Equity markets in Europe were down yesterday. Germany’s DAX (DE40) fell by 0.83%, France’s CAC 40 (FR40) closed down 0.98%, Spain’s IBEX 35 (ES35) lost 0.58% and the UK’s FTSE 100 (UK100) closed down 0.35%.
Factory orders in Germany rose 2.9% in July 2024 from the previous month, beating market prognoses, which had expected a 1.5% fall, following an upwardly revised 4.6% rise in the previous month. It was the second consecutive month of growth, driven by strong orders for airplanes, ships, and trains (86.5%). Orders for electrical equipment also grew strongly (18.6%).
Switzerland’s unemployment rate rose to a seasonally unadjusted 2.4% in August 2024, up from 2.3% in the previous four months. The number of unemployed rose by 3,638 from a month earlier to a six-month high of 111,354.
WTI crude oil prices were trading near $69.6 a barrel on Thursday, remaining near the lowest level in eight months after a recent strong sell-off. Recent pressure on oil prices has been driven by oversupply concerns, with OPEC planning to increase production and a potential deal between Libya’s rival governments to restart oil production. Meanwhile, API data showed a significant drop of 7.4 million barrels in US crude inventories last week, much larger than the expected 0.9 million barrel decline.
Asian markets were predominantly down yesterday. Japan’s Nikkei 225 (JP225) was down 4.24%, China’s FTSE China A50 (CHA50) decreased by 0.70%, Hong Kong’s Hang Seng (HK50) was down 1.10%, and Australia’s ASX 200 (AU200) was positive 1.88%.
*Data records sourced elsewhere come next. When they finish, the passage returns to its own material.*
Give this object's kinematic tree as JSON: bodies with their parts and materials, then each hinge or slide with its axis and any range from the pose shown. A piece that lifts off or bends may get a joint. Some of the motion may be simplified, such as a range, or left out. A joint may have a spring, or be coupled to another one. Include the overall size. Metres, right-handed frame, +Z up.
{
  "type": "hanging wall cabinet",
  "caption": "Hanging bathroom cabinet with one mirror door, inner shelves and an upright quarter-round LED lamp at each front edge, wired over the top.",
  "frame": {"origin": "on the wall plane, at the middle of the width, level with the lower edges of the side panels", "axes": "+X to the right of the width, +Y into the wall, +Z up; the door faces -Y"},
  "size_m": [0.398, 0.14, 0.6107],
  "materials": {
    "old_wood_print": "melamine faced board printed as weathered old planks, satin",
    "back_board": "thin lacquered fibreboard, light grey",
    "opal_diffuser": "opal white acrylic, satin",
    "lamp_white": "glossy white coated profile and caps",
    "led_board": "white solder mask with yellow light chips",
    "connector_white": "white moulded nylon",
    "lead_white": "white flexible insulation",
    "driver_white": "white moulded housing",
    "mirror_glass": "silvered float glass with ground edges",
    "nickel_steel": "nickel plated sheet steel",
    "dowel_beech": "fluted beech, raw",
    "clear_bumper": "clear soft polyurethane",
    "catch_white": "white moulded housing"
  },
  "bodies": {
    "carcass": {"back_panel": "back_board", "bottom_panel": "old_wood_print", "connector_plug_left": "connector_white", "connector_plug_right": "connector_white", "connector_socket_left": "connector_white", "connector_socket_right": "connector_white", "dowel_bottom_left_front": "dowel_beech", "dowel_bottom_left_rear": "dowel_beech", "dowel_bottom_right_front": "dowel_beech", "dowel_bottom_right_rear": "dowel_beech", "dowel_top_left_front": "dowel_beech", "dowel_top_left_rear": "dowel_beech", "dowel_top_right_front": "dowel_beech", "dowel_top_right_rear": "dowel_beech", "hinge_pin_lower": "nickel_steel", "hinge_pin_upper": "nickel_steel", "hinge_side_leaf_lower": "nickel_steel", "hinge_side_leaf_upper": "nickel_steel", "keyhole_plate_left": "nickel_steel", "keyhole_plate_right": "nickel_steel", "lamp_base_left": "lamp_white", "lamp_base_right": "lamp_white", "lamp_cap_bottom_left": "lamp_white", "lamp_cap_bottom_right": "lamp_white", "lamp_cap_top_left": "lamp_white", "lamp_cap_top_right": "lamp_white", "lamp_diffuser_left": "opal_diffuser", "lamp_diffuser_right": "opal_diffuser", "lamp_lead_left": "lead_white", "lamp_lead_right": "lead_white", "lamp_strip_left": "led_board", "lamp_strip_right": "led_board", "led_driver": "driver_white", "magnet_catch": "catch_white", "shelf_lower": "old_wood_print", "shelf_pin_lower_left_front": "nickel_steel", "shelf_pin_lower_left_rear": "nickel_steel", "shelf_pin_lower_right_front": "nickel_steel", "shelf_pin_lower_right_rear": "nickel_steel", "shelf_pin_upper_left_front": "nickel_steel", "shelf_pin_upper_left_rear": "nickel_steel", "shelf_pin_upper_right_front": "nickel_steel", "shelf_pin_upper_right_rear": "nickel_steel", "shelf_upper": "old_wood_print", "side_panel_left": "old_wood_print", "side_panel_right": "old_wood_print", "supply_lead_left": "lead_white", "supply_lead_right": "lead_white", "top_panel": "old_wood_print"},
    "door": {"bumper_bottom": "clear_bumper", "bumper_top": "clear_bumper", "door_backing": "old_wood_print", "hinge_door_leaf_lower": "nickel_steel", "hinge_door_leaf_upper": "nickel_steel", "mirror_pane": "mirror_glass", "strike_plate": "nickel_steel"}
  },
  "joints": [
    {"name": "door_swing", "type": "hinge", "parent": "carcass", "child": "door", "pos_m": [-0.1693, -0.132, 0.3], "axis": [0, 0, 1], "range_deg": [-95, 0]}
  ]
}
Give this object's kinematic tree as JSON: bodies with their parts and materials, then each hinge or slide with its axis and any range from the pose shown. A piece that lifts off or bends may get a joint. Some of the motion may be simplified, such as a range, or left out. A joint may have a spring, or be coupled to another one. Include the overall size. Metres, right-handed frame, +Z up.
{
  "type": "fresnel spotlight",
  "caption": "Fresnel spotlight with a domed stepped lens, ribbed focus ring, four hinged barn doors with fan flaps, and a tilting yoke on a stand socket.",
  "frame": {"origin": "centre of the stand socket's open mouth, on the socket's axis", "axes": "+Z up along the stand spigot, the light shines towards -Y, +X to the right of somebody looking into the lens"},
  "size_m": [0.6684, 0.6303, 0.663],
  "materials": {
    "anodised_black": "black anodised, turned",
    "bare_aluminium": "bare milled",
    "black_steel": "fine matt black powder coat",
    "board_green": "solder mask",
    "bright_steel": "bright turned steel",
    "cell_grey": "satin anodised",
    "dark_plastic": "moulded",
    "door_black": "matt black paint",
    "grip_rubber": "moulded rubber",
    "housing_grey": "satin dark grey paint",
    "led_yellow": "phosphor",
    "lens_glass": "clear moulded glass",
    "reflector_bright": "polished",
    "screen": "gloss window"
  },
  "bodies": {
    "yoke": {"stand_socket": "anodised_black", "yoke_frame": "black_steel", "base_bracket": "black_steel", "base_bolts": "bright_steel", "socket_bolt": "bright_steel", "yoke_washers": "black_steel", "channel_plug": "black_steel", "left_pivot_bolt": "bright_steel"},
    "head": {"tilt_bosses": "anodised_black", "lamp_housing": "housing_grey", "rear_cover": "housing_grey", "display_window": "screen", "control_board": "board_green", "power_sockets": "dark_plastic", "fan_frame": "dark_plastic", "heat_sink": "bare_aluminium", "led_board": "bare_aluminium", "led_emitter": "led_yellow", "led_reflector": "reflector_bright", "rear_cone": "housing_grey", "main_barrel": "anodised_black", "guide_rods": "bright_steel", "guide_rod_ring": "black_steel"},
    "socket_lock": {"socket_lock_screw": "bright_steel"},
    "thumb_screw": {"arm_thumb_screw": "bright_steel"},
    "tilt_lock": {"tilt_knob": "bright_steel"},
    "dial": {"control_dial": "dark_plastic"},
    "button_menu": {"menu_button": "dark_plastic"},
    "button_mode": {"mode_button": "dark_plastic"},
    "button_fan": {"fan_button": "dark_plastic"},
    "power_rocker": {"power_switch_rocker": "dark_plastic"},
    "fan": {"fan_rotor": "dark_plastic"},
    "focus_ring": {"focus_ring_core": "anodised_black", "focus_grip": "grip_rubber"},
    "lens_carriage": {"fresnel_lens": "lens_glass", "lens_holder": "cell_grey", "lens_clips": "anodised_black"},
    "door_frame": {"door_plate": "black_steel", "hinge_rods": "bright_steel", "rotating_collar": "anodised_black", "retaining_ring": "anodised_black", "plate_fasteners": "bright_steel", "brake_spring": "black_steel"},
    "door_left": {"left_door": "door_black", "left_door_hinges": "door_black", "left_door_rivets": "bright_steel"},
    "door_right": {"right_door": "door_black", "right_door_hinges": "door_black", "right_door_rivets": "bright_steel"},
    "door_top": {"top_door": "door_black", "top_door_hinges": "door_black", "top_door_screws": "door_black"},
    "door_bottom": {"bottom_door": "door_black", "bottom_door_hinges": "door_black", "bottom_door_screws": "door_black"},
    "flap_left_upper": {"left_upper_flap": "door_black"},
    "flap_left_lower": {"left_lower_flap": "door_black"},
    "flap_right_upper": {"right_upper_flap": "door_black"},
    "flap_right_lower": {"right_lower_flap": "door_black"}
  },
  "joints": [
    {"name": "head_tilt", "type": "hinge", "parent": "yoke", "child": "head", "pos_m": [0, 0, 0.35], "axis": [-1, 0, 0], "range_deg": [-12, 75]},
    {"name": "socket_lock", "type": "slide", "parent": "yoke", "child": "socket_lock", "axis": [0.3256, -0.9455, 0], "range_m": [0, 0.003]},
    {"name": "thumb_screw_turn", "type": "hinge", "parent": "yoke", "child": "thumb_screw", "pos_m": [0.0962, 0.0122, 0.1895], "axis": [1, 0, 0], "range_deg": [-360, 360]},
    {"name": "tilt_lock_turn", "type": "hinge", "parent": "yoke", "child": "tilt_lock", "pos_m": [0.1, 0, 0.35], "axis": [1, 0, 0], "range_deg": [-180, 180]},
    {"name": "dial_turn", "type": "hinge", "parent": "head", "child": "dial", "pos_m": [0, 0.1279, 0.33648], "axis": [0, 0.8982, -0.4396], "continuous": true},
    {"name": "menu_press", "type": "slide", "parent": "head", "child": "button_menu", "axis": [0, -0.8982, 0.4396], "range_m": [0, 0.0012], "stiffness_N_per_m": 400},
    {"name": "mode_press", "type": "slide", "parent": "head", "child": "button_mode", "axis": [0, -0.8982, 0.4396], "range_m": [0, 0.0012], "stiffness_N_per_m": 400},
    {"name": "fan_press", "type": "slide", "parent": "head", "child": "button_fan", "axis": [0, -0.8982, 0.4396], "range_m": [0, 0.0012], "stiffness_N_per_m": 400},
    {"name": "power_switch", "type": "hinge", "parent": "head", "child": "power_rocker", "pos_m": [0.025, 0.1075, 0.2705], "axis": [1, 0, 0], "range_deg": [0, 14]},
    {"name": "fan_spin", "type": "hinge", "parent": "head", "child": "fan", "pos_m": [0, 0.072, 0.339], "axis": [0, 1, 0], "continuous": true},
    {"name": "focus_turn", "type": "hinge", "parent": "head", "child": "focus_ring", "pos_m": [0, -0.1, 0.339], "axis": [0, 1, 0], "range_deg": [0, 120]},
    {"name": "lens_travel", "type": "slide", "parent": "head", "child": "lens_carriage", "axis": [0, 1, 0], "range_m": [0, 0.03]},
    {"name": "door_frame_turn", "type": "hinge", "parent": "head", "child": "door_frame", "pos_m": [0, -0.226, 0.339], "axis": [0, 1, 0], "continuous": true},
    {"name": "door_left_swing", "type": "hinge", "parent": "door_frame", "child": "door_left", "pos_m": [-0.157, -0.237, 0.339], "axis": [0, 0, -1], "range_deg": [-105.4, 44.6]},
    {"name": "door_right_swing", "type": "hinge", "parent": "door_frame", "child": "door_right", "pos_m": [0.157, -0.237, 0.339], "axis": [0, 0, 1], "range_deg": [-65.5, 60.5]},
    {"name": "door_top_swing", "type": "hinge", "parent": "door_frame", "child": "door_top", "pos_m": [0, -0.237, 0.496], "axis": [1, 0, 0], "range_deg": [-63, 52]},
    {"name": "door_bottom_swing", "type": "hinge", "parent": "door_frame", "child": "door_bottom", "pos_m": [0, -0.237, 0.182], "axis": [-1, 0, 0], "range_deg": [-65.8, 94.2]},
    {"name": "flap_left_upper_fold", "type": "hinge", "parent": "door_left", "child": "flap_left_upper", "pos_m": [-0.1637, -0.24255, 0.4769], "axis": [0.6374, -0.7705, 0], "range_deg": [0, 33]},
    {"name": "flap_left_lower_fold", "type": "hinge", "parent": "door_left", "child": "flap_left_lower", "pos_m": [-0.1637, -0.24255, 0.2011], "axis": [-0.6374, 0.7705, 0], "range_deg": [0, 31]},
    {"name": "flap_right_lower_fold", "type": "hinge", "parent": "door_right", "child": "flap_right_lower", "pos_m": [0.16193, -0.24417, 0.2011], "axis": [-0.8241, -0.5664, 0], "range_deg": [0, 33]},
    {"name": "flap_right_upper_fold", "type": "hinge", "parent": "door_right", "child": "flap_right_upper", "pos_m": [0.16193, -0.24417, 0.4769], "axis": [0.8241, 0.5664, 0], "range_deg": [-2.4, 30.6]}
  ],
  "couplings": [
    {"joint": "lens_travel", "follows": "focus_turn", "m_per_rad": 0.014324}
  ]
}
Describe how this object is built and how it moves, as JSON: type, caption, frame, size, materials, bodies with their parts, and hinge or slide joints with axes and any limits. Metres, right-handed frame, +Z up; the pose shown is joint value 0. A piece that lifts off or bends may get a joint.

Thailand’s annual inflation rate for August 2024 fell to a fourth-month low of 0.35% from 0.83% in the previous month and came in below market expectations of 0.4%, remaining outside the Central Bank’s target range of 1–3%. Meanwhile, core inflation, which excludes volatile items such as food and energy prices, rose to 0.62% in August from the previous reading of 0.52%, exceeding market expectations of 0.55%.
Governor Michele Bullock said in a statement that the Reserve Bank of Australia (RBA) aims to balance lowering inflation in a reasonable time frame and preserve as much of the gains in the labor market as possible. She added that the country’s inflation rate has fallen significantly since its peak but remains above the midpoint of the 2–3% target, with core inflation, measured by a trimmed average, at 3.9% in June. It is expected to return to the target range by the end of next year and approach the median in 2026.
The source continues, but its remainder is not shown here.